What is thus far astonishing, despite cable news running non-stop coverage, social media equally inundating us, and print media at times even publishing opinions on the testimony before the hearings commenced, there has been little thought on whether Trump actually committed an impeachable offense if all the allegations are true. One would think for most of us, especially students of law and politics, the legal basis for impeachment should be where the rubber hits the road, so to speak. One of the few accounts to address the legal basis was the New York Times, which published an op-ed arguing even if Comey is telling the truth, Trump did not engage in obstruction of justice. https://www.nytimes.com/2017/05/17/opinion/trumps-fbi-comey-statements-are-not-an-obstruction-of-justice.html?_r=0 . The Times essay is fairly persuasive in that it uses the federal obstruction of justice statute to argue the president’s actions did not rise to the level of a crime. In the essay, Professor Elizabeth Foley looks to 18 U.S.C. Sections 1510 and 1508 to primarily argue there was no violation because an FBI investigation does not constitute the required “pending judicial proceeding ” under the statutes. The provisions cited in the Times article, however, are not the sole means for a defendant to be held to have committed obstruction of justice. Indeed, the very same statute, Title 18 of the U.S. Code provides the basis to find the president has in fact obstructed justice. Specifically, a different section: 1503 of Title 18, is relevant, and may very well be decisive in this case. This section is considered the “catch-all” obstruction of justice provision, and it provides:

“Whoever corruptly, or by threats or force, or by any threatening letter or communication, endeavors to influence, intimidate, or impede any grand or petit juror, or officer in or of any court of the United States…in the discharge of his duty…shall be punished”

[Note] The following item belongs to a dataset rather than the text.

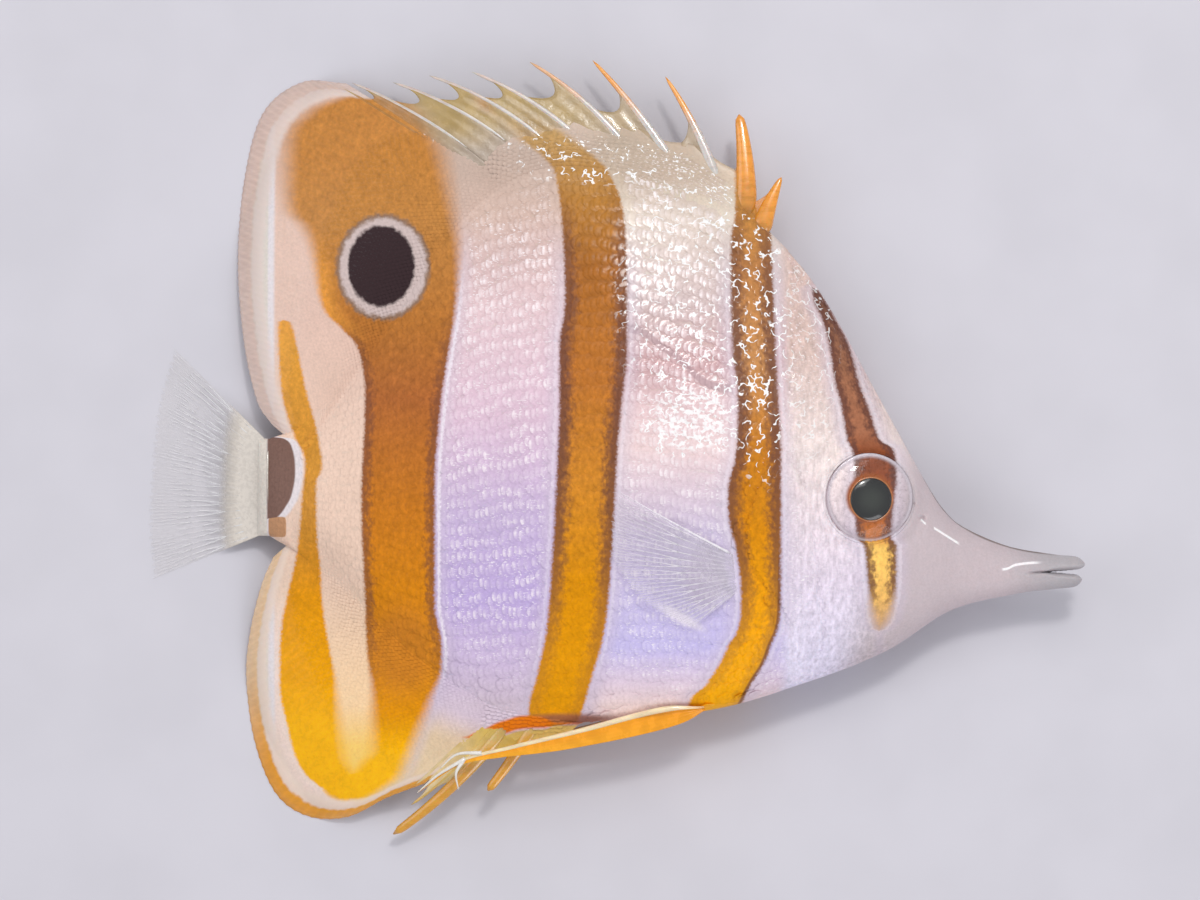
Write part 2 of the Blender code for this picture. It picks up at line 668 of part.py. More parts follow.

In fact, federal courts have found obstruction of justice when the defendant impeded FBI investigations. In Tozala v. United States, C.A. 7 (Wis.) 2008, 545 F.3d 517 (7th Cir. 2008), for instance, a federal court of appeals found an FBI investigation constituted a “pending proceeding” for the purposes of finding the defendant obstructed justice. Indeed, federal courts have repeatedly recognized key to the obstruction crime is the defendant’s knowledge he or she was intending to thwart efforts undertaken to determine what is just. As the Seventh Circuit Court of Appeals, arguably the most conservative federal appeals court, in U.S. v. Furkin, 119 F.3d 1276 (1997), observed, Section 1503’s “Omnibus Clause,” is a catch-all provision prohibiting persons from endeavoring to influence, obstruct, or impede the due administration of justice. The Furkin Court also importantly observed, the reason for Section 1503’s and related provisions’ requirements of a “pending proceeding” is to ensure the defendant was aware he or she was intending to obstruct justice. Id. (“[I]nvestigations undertaken with the intention of presenting evidence before a grand jury are sufficient to constitute ‘the due administration of justice’ under § 1503.”).

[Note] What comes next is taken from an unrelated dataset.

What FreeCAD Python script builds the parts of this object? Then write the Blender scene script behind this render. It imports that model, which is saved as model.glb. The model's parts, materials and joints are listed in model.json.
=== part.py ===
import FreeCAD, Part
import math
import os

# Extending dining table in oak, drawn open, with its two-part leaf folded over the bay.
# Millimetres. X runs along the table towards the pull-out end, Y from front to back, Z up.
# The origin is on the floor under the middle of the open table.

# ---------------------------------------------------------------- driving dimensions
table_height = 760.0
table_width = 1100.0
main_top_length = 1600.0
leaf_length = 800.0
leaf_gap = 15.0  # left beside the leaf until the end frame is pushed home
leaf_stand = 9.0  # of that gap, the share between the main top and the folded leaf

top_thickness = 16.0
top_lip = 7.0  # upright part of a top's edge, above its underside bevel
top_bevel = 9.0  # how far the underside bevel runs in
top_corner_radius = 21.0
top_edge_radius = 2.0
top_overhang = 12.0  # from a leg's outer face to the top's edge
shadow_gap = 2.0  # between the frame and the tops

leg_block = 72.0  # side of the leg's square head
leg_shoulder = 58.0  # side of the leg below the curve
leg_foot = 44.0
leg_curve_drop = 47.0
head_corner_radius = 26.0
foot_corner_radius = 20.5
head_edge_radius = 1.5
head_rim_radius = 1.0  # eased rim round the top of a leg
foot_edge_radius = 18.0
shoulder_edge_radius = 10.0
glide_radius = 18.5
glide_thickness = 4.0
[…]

In the matter Comey testified to, there is little question, if the evidence establishes Trump indeed attempted to end the FBI investigation by influencing the FBI director, among other related allegations, President Trump was aware he was intending to interfere with the administration of justice. Given Comey’s record for veracity, especially compared to that of Trump, coupled with Comey’s contemporaneous memoranda concerning Trump’s troubling repeated “requests” to end the Michael Flynn investigation as well as Trump’s other efforts to influence related investigations, and the actual firing of the FBI director, which Trump admitted was due to the Russia Scandal, Trump unquestionably knew what he was doing in this case. Neither Congress nor Special Prosecutor Mueller should rely on technical arguments that fly in the face of the intent and spirit of the obstruction of justice statutes to sanction behavior that most Americans, and in fact the world, find repugnant.